A rod is used for discipline, correction and deliverance.
A staff is used for guidance, comfort and rescue.

One of the purposes of the shepherd’s rod is to discipline the sheep. Whether we like it or not, there are moments when we need to be disciplined. Because we are His sons and daughters, He will correct us when we get off the correct path. When we feel the searing pain of His discipline, we might wonder if the Lord still loves us. It is by the existence of His discipline when we suffer through periods of pain and suffering that we are certain we are His—for only the children of God are disciplined by God.⁠4 As a Father who loves His children, He corrects us, so that we can learn to walk in the life of blessing which He has prepared for us.

The staff has a hooked section at the top which is used to pull the sheep back from the brink of danger, or to rescue one who is caught in a swift current. The shepherd carries the rod and the staff with him at all times. Both are needed; both will be used. The strait end is used as the rod, to correct and guide; the crooked end is used to rescue or pull back.

By David’s vivid description of the Lord as our Shepherd, we see that in His love. He will do whatever it takes to cause our growth, either by correcting us through painful trials or rescuing us from our failures.
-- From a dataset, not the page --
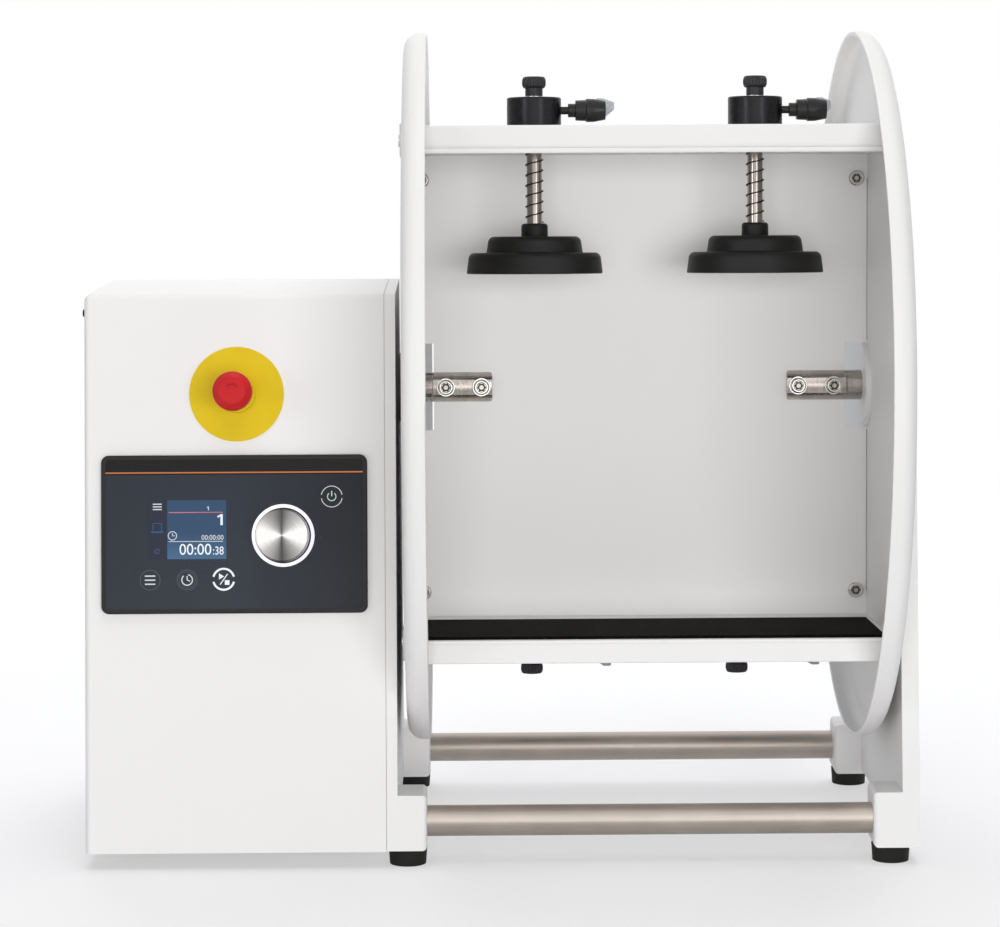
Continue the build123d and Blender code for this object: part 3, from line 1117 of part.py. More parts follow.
save("left_side_frame", left_frame)
save("right_side_frame", right_frame)
save("tie_tubes", *tubes)
save("rubber_feet", *feet)
save("cabinet_shell", shell)
save("cabinet_base_plate", base_plate)
save("stand_screws", *screws, *side_screws)
save("control_panel_frame", panel_plane.location * panel)
save("control_panel_glass", panel_plane.location * glass)
save("display_screen", panel_plane.location * screen)
save("dial_light_ring", panel_plane.location * dial_place * ring)
save("dial_knob", panel_plane.location * dial_place * dial)
save("dial_shaft", panel_plane.location * dial_place * dial_shaft)
save("control_board", panel_plane.location * board)
save("stop_label", stop_plane.location * label)
save("stop_housing", stop_plane.location * housing)
save("stop_stem", stop_plane.location * stem)
save("stop_button", stop_plane.location * button)
save("mains_inlet", inlet_plane.location * inlet)
save("mains_rocker", inlet_plane.location * rocker)
save("bearing_bushes", left_bush, right_bush)
save("drive_belt", belt)
save("motor_pulley", motor_pulley + motor_shaft)
save("motor_bracket", bracket)
save("gear_motor", gear_motor)
save("power_supply", supply)

save("left_disc", in_cradle(left_disc))
save("right_disc", in_cradle(right_disc))
save("drive_shaft", in_cradle(drive_shaft))
save("idle_shaft", in_cradle(idle_shaft))
save("driven_pulley", driven_pulley)
save("cradle_screws", *[in_cradle(screw) for screw in shaft_screws + panel_screws + fixing_screws])
save("cradle_brackets", *[in_cradle(piece) for piece in brackets])
save("centre_panel", in_cradle(centre_panel))
save("upper_shelf", in_cradle(upper_shelf))
save("lower_shelf", in_cradle(lower_shelf))
save("rubber_mats", in_cradle(mat), in_cradle(half_turn(mat)))
save("shelf_fixing_plates", *[in_cradle(piece) for piece in fixing_plates])

# Clamps 1 and 2 stand on the upper shelf at the front, 3 and 4 are the same half a turn on.
number = 0
blocks = []
for turn in (False, True):
    for x in clamp_x:
        number += 1
        place = Pos(x, -CLAMP_OFFSET_Y, 0)
        pieces = {"block": block, "rod": rod, "knob": knob, "pad": pad, "spring": spring}
        pieces["lever"] = lower_lever if turn else upper_lever
        for name, piece in pieces.items():
            piece = place * piece
            piece = half_turn(piece) if turn else piece
            pieces[name] = in_cradle(piece)
        ring_piece = place * collar
        ring_piece = in_cradle(half_turn(ring_piece) if turn else ring_piece)
        stem_name = "clamp_" + str(number) + "_"
        blocks.append(pieces["block"])
        save(stem_name + "rod", pieces["rod"])
        save(stem_name + "knob_and_collar", pieces["knob"], ring_piece)
        save(stem_name + "pad", pieces["pad"])
        save(stem_name + "spring", pieces["spring"])
        save(stem_name + "lever", pieces["lever"])
save("clamp_blocks", *blocks)
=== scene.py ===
import json
import logging
from dataclasses import dataclass, field
from enum import Enum
from math import cos, radians, sin

import bmesh
import bpy
import numpy as np
from mathutils import Matrix


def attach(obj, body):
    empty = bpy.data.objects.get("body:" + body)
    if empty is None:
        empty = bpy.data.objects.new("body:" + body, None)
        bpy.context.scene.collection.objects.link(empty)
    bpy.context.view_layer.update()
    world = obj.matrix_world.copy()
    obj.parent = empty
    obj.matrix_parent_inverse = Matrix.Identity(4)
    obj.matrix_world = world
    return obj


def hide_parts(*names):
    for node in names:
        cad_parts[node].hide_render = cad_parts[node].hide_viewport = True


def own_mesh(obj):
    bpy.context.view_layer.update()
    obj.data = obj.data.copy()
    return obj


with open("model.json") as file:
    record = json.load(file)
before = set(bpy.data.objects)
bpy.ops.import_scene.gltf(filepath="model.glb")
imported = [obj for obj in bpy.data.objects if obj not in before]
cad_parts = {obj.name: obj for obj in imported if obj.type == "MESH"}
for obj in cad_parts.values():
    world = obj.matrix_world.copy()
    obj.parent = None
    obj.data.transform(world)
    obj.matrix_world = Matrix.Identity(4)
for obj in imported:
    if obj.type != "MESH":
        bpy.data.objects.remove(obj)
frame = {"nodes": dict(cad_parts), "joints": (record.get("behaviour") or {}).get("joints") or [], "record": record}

# Overhead rotator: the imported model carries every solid, and this script dresses it. Lengths
# typed here are millimetres and become metres through MM. X runs along the turning axis away
# from the cabinet, Y to the back and Z up, as in the model.

MM = 0.001
ALONG_X = np.array([1.0, 0.0, 0.0])
Feeds = dict[str | int, bpy.types.NodeSocket]
Stops = list[tuple[float, tuple[float, float, float, float]]]
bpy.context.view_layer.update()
LOG = logging.getLogger("rotator")


# ---- surfaces -------------------------------------------------------------------------------
class Lamp(Enum):
    """What a lamp does: light matte surfaces, or show as a card in glossy ones."""

    LIT_ONLY = "lit_only"
    MIRRORED_ONLY = "mirrored_only"


class Wrap(Enum):
    """How a grid of points closes: not at all, round its columns, or round both ways."""

    OPEN = 0
    COLUMNS = 1
    BOTH = 2


def points_of(mesh: bpy.types.Mesh) -> np.ndarray:
    """Reads a mesh's points.

    Args:
        mesh: mesh to read.

    Returns:
        Its vertices as n x 3 coordinates in metres.
    """
    flat = np.empty(len(mesh.vertices) * 3)
    mesh.vertices.foreach_get("co", flat)
    return flat.reshape(-1, 3)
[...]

He will also follow close behind to snatch us from the edge of destruction, or gently guide us with the staff—as it is needed.

“You prepare a table before me in the presence of my enemies.”

The person who follows the Lord with all of his heart will encounter danger by enemies who seek to destroy the devoted follower. The Shepherd knows that the enemy is no real threat to the sheep. He may make accusations and ridicule the devotion of the follower of the Shepherd, but the enemy cannot touch the sheep unless He permits it. Even in times of peril, the watchful eyes of our Shepherd never stray from a careful observance of every step His sheep make. The good end intended by the Shepherd is always the guiding influence of every trial and peril allowed in the life of His sheep.

The promise that is given to the faithful follower of Jesus is that on the final day of this present world, when the Lord removes us from this earth and takes us to be where He is—all our adversaries will observe a great banquet table prepared by our Shepherd. Set out for us in the presence of our enemies and seated with us at this table will be all those who have loved and trusted in the Shepherd—all the days of their life.

From this point forward, we shall no longer be called “desolate,” “destitute,” “meaningless,” or “insignificant.” We will be known as kings and priests of the Most High God. We will forever live with Him and be publicly displayed for all creation to see that we are in Him, and He is in us.

“You anoint my head with oil.”

Anointing is an action of the Holy Spirit, whereby we are prepared and empowered by the Lord for certain works that He has specifically prepared for us. In the Old Testament, when the oil was poured over the head of an individual who was being anointed by God, the oil would run down the head and face—into the beard and onto his garments. ⁠5This illustrated a massive overflow of God’s Spirit in the life of the believer —displaying the abundance of His Spirit, poured out upon us when we ask Him to fill us and empower us to do what He has asked.

Our Shepherd earnestly desires that we would experience the overwhelming joy of His presence as He uses each one of us to accomplish His will. One of the most amazing truths in coming into a new relationship with God is His desire to work through us. Not because He needs us, for He needs no one to accomplish His will. His desire to use His people to accomplish His purposes—originates from His desire to bless us. We were created for service. When we give of ourselves in benefiting other people—our own hearts are filled with Joy.

It is because He loves us so dearly, that we are given the opportunity to accomplish things for Him which will give us a deep sense of satisfaction. It is for this reason that He calls us to be His witnesses and tell others how they can also experience Jesus and find the fulfillment their hearts long for.